2002(平成14)年に発足した環境・安全専門委員会は、日本石鹸洗剤工業会の組織上は、環境委員会に属しており、そのときどきの課題にも取り組みながら、一貫して環境と安全にかかわる事項の調査研究や啓発活動を行なってきました。

世界的な潮流が加速するなかで

 活動の重点は、これまでの実績をふまえつつ、どこでもいつでも安全に安心して使っていただける、環境に配慮した製品を提供していくためのサポートを、業界として続けていくことにあります。そうした基本は変わらないものの、環境と安全の分野で近年とくに注目すべきは、世界的な潮流がますます加速してきていることです。
 それは、たとえばハザードからリスクへということもそうですが、化学物質の管理に関する考え方が、大きく変わってきていることです。ヨーロッパのREACHに代表されるように、どんどん規制が強化されていく傾向も示しており、GHSもまたそういった世界的な大きな化学物質管理の流れのなかで、表舞台に登場してきた課題のひとつといえます。
 こういった非常に重要な時期に、環境・安全専門委員会としては、ますます科学的で客観的な事実を整理し掘り下げていくことが重要になってくる、と思っています。また、製品を取り巻く技術も常に進歩していきますから、それに対応して常に安心・安全の基盤をつくることが必要です。

化学物質管理のあり方を考える第一歩

 GHSについては、専門のワーキンググループで検討しています。PRTRについては、これからどう見直しに対応していくかも重要です。
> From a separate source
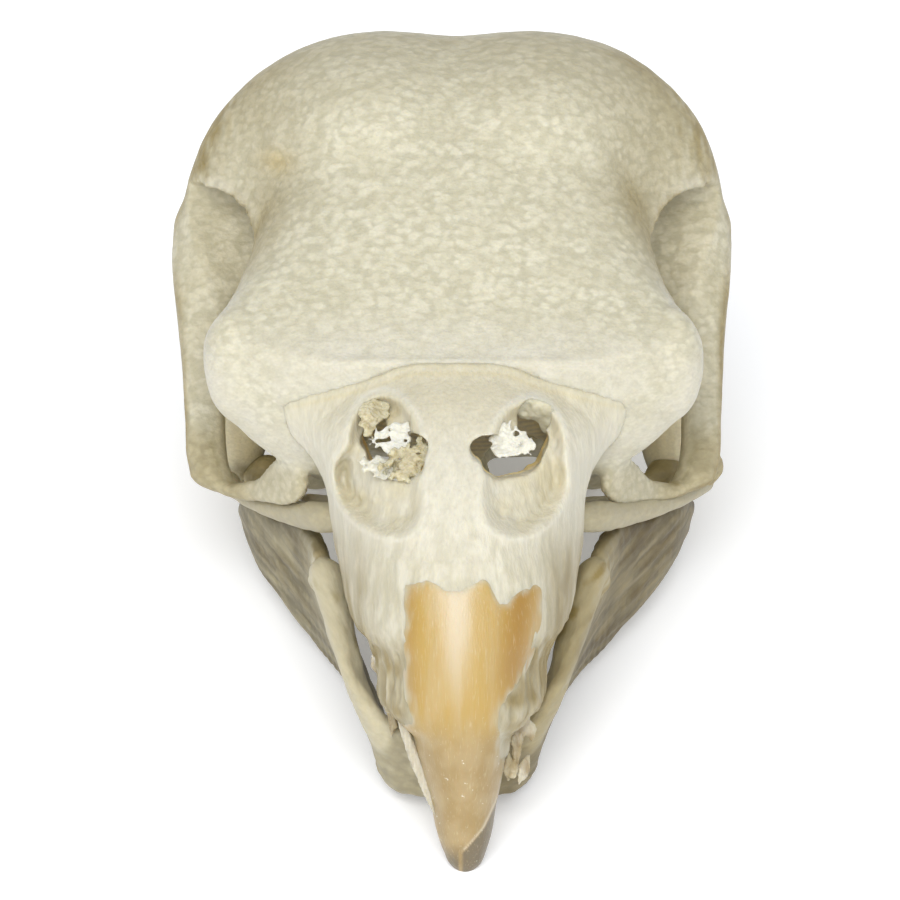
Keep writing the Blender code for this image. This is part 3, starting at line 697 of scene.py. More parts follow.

指定物質の見直しが決まるのは秋以降になるでしょうが、いずれにしても化学物質がどれくらいつくられてどれくらい排出されているかを把握することは、適正に管理していくための重要な基礎的な情報になります。
 世の中には、“PRTRに指定されている物質は悪いものだ”、という誤解が相変わらず消えていないようです。そうではなくて、この制度によって化学物質を適切に管理しながら、人々の生活のなかで有効に活用しようというもので、そのための努力は当然重要です。
 工業会としても、いっそうご理解をいただく努力を続けていかなくてはならないと考えています。
 いうまでもなく、健康影響も重要なのですが、人体への影響については慢性毒性や急性毒性など、体系的に毒性評価の捉え方が確立されているうえ、製品面からの安全性の確認と対策は、会員各社でほぼできており、現在ではまず問題になることがありません。
 そこで、自ずと環境面への問題が中心になりますが、工業会の活動として、既に10年を超えて継続している、界面活性剤の環境中濃度のモニタリング調査があります。専門委員会の歴史よりもはるかに古い活動を引き継いだものですが、これは世界に対してもユニークで誇れるものだといえます。

水質調査にも新たな視点から課題を

 これも定点だけの継続調査では、スポット的なぶれが出ることもあり得るので、それを統計的な手法やシュミレーションモデルを使いながら検証していくことも、かねてから研究しているところです。界面活性剤のモニタリング調査は、手間も費用もかかるので、ほかではあまりやっているところはないし、当然日本中で測るわけにいきません。
 しかし、一般的な水質基準であるBODは全国的に広く調査されており、界面活性剤と排出源が共通であることから、ある程度相関するはずです。ならばBOD と組み合わせることで、全国の水域の界面活性剤濃度を推定する方法はないかなど、定点観測の結果を有効に活用する課題にも挑戦したいものです。
 ただ、長年の調査の結果言えることは、LAS などは99%は下水処理で除去されているので、下水道普及率は90%を超えている首都圏では、もうかなりきれいになっています。多摩川にアユが戻ってきたというのも、もはやニュースにもならないようです。洗剤成分の環境影響は現実的にはない、といっていいでしょう。この状態を確認するためにも、モニタリングは継続していかなければなりません。
 環境影響を評価するためには、魚やミジンコや藻類といった水生生物への影響および河川など環境中の洗剤成分の存在と濃度を解析することが大切です。
 モニタリングにしても、表層水の単なる濃度だけでなくもう少し踏み込んでデータを整備して、生態リスクの考察を高度化しておくことも必要でしょう。それらも含めた啓発PR もあわせて考えながら、新しい視点からの検討も積極的に進めてまいります。